> _DIRECTIONS_: The required output consists solely of the lines from the one containing "for item in" down to the one containing "obj.parent = empty", both included, each quoted exactly.

> _RECORDS SHOWN_:
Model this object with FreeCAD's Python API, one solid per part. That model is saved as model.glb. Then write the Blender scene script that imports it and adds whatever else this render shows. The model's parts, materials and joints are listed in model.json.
==
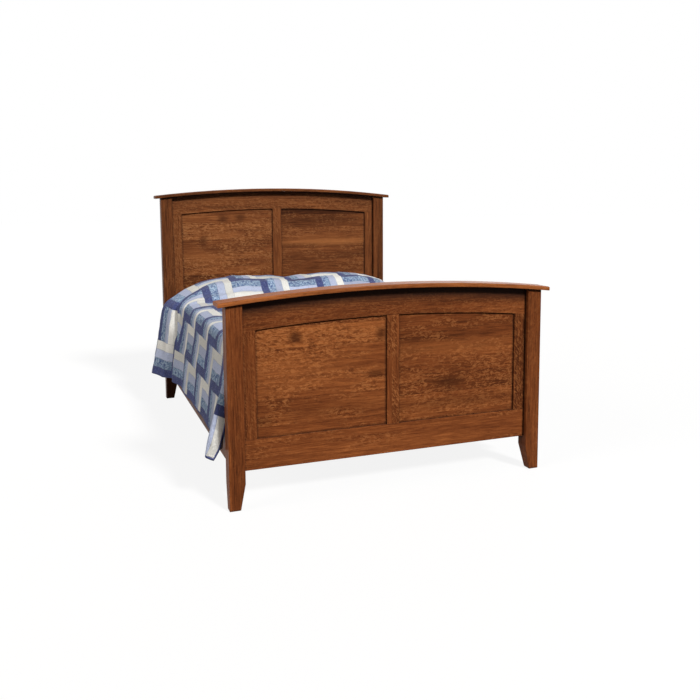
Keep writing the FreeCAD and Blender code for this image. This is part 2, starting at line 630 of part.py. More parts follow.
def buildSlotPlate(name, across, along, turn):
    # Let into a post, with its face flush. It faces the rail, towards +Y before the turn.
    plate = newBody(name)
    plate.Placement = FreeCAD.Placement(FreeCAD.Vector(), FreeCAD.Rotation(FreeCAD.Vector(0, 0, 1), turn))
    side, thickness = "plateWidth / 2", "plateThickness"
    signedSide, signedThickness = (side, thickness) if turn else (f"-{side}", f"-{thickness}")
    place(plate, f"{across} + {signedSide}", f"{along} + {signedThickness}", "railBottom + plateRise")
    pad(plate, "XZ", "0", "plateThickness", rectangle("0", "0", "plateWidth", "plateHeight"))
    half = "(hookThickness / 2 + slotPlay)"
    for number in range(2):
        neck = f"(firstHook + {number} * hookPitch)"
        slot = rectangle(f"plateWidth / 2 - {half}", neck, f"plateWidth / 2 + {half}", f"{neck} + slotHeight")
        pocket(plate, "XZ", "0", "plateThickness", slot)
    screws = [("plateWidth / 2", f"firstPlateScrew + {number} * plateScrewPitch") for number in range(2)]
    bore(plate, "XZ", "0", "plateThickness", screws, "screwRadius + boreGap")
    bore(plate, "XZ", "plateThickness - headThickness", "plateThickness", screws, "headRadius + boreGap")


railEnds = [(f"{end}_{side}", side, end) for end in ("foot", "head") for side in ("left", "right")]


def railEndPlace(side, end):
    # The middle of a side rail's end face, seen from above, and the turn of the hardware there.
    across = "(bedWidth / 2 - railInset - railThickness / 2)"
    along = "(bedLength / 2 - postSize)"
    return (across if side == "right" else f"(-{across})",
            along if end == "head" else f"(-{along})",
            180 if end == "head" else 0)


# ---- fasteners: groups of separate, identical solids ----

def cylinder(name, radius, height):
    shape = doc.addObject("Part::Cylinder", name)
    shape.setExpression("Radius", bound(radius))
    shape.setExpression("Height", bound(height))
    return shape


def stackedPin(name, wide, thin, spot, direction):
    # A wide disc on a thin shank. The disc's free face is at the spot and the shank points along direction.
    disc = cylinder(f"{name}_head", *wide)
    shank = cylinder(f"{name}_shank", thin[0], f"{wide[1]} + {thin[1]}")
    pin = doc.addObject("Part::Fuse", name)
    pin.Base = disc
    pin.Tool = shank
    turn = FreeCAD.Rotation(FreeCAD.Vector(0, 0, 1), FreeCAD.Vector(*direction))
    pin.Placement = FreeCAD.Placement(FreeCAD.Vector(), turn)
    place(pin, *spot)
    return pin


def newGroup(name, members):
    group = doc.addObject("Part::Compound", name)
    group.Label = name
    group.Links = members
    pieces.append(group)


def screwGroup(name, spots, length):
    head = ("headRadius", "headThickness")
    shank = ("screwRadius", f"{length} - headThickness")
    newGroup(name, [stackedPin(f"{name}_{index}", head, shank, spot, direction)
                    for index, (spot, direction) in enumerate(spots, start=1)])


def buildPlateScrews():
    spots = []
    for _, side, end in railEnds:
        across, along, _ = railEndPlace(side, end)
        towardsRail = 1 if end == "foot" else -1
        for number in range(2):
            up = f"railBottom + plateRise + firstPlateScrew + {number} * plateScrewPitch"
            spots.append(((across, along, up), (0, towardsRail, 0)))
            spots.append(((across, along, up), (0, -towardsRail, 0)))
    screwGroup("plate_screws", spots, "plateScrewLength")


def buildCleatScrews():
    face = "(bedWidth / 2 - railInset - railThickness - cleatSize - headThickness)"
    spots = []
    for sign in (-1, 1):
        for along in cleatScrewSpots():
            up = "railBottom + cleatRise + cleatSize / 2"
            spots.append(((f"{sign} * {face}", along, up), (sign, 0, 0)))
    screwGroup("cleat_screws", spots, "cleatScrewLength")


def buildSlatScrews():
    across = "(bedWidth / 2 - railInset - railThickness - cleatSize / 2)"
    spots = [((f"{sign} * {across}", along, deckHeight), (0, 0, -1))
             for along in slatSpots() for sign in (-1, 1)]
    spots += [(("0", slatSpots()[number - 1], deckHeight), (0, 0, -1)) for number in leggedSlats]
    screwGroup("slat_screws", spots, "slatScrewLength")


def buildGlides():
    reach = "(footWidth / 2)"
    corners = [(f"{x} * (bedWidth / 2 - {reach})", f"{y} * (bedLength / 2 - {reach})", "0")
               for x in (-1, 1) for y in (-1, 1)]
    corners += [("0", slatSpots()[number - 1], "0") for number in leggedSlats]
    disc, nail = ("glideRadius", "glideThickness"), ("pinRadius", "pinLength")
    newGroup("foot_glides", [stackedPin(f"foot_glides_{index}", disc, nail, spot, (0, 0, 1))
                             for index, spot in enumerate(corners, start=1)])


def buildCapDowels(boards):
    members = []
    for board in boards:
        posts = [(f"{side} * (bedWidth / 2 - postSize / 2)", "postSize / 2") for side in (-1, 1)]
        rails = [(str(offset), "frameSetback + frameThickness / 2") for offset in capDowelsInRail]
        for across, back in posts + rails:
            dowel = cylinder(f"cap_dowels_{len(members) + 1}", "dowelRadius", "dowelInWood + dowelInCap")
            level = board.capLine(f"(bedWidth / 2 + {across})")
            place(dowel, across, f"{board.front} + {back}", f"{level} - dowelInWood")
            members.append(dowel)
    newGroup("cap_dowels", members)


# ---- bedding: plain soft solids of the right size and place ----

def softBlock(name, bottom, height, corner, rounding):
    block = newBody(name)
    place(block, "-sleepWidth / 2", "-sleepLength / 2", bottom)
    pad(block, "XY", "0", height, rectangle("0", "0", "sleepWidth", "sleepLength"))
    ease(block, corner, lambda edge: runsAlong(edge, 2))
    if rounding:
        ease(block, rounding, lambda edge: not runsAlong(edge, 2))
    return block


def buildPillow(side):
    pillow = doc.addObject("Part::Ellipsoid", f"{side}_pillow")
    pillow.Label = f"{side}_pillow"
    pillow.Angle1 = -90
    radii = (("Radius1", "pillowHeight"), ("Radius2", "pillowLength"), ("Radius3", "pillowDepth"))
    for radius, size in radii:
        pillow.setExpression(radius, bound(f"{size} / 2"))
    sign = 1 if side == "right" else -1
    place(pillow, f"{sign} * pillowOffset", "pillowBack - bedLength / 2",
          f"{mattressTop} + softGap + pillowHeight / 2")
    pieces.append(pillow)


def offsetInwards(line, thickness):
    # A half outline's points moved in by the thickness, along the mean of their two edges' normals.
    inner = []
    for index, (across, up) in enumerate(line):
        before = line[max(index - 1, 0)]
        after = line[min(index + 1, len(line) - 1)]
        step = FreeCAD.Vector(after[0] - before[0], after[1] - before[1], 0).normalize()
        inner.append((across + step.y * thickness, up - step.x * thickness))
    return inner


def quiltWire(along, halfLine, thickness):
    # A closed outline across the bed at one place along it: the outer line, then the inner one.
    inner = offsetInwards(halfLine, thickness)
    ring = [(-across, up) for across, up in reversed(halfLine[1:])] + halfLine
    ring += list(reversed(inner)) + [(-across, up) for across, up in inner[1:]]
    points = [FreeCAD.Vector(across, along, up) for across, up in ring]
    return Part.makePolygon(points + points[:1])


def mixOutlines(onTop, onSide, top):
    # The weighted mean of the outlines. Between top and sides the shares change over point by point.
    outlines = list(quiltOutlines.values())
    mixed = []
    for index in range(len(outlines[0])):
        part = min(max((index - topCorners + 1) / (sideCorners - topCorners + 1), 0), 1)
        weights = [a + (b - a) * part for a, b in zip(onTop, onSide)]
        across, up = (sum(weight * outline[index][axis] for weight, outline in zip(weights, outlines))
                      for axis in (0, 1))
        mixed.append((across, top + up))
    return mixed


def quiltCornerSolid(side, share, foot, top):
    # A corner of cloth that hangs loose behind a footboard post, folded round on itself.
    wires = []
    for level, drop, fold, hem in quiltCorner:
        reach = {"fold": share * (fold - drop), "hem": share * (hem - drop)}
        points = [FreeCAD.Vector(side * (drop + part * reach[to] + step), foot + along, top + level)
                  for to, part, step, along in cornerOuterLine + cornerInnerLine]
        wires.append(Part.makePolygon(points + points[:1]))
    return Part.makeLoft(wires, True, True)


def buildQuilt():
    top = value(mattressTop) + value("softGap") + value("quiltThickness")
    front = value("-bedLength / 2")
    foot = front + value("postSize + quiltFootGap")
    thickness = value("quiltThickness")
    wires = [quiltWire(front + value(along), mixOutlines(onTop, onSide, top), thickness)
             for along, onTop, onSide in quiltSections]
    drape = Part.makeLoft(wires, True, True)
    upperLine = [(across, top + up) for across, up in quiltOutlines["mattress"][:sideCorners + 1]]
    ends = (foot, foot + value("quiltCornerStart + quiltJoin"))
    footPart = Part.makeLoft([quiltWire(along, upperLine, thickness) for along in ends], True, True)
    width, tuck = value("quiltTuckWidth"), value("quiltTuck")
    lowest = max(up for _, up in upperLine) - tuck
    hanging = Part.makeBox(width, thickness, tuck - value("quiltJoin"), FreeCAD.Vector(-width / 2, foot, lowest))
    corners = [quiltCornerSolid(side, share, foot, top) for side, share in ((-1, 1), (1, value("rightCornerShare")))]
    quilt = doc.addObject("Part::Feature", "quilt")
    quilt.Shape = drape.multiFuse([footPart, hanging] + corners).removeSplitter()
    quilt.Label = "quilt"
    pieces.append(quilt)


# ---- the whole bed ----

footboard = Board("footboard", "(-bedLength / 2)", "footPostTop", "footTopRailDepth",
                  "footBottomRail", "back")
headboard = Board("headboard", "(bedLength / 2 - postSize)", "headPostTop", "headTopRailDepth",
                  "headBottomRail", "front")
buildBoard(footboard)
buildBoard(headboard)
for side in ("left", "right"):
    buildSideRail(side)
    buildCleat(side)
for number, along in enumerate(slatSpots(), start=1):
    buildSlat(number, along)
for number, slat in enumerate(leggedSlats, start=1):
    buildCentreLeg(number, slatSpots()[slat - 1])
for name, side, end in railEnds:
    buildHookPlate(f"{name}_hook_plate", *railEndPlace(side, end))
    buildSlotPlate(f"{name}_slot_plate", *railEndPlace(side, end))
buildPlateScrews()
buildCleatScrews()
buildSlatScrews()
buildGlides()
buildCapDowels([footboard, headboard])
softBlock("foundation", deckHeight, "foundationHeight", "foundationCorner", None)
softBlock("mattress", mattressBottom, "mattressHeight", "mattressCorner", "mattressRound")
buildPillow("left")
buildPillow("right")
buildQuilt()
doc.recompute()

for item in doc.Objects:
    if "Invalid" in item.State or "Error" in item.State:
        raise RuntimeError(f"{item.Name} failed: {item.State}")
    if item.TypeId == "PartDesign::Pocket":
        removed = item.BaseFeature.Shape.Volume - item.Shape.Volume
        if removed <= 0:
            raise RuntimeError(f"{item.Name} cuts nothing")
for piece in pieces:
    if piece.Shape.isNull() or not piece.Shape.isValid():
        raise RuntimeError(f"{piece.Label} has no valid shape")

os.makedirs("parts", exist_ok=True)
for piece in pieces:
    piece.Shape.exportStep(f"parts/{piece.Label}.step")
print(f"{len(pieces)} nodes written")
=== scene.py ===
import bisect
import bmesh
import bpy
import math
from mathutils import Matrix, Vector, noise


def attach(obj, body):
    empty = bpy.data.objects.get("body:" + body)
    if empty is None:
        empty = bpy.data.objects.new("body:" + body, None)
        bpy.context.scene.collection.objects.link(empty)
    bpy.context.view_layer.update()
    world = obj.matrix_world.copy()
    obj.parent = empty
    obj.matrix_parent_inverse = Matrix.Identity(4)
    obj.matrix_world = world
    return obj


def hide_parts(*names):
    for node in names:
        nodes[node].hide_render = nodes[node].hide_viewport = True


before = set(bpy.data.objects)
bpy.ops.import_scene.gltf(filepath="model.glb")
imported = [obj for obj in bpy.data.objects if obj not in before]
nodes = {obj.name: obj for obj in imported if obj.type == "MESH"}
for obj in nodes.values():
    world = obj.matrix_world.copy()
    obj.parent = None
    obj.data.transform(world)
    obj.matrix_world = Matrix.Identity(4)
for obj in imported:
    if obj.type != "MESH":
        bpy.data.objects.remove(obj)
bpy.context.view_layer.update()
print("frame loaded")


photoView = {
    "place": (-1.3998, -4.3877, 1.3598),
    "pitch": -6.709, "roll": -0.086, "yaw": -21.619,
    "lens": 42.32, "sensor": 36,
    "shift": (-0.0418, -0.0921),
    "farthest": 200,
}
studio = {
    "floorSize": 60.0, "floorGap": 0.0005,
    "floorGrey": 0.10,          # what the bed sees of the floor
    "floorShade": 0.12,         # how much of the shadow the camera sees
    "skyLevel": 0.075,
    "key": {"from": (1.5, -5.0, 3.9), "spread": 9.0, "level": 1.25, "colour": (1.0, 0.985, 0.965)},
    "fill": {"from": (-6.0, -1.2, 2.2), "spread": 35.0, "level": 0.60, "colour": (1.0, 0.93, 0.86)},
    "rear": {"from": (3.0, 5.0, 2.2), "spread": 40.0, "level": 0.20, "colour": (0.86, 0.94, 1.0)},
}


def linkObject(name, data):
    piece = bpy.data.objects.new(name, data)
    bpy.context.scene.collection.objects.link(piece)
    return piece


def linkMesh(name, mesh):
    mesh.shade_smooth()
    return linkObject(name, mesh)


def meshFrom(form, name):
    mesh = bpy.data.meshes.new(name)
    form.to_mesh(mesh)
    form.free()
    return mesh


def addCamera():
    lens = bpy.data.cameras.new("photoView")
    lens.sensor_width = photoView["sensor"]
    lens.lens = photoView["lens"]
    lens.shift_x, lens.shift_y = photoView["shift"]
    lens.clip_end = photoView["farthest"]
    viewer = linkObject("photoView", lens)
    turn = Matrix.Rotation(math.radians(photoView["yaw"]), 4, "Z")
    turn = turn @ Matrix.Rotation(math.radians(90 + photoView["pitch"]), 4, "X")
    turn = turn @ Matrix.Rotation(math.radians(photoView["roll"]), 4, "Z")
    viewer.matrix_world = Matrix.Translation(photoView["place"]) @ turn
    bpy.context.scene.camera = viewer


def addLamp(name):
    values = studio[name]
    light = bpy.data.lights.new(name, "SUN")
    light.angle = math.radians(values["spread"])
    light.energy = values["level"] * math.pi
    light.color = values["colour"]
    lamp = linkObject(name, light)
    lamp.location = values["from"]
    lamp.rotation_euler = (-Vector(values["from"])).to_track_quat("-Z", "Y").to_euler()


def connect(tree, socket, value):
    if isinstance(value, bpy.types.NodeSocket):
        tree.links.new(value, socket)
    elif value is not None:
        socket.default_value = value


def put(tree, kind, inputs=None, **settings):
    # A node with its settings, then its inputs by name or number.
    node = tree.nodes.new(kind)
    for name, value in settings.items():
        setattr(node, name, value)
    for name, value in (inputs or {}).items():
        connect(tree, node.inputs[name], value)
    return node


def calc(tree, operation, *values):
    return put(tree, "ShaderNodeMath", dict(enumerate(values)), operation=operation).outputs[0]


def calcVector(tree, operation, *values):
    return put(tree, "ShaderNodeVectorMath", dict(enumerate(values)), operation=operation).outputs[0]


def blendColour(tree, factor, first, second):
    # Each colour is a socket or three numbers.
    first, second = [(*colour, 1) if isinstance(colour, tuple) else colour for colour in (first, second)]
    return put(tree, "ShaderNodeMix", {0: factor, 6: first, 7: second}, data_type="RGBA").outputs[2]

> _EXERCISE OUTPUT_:
for item in doc.Objects:
    if "Invalid" in item.State or "Error" in item.State:
        raise RuntimeError(f"{item.Name} failed: {item.State}")
    if item.TypeId == "PartDesign::Pocket":
        removed = item.BaseFeature.Shape.Volume - item.Shape.Volume
        if removed <= 0:
            raise RuntimeError(f"{item.Name} cuts nothing")
for piece in pieces:
    if piece.Shape.isNull() or not piece.Shape.isValid():
        raise RuntimeError(f"{piece.Label} has no valid shape")

os.makedirs("parts", exist_ok=True)
for piece in pieces:
    piece.Shape.exportStep(f"parts/{piece.Label}.step")
print(f"{len(pieces)} nodes written")
=== scene.py ===
import bisect
import bmesh
import bpy
import math
from mathutils import Matrix, Vector, noise


def attach(obj, body):
    empty = bpy.data.objects.get("body:" + body)
    if empty is None:
        empty = bpy.data.objects.new("body:" + body, None)
        bpy.context.scene.collection.objects.link(empty)
    bpy.context.view_layer.update()
    world = obj.matrix_world.copy()
    obj.parent = empty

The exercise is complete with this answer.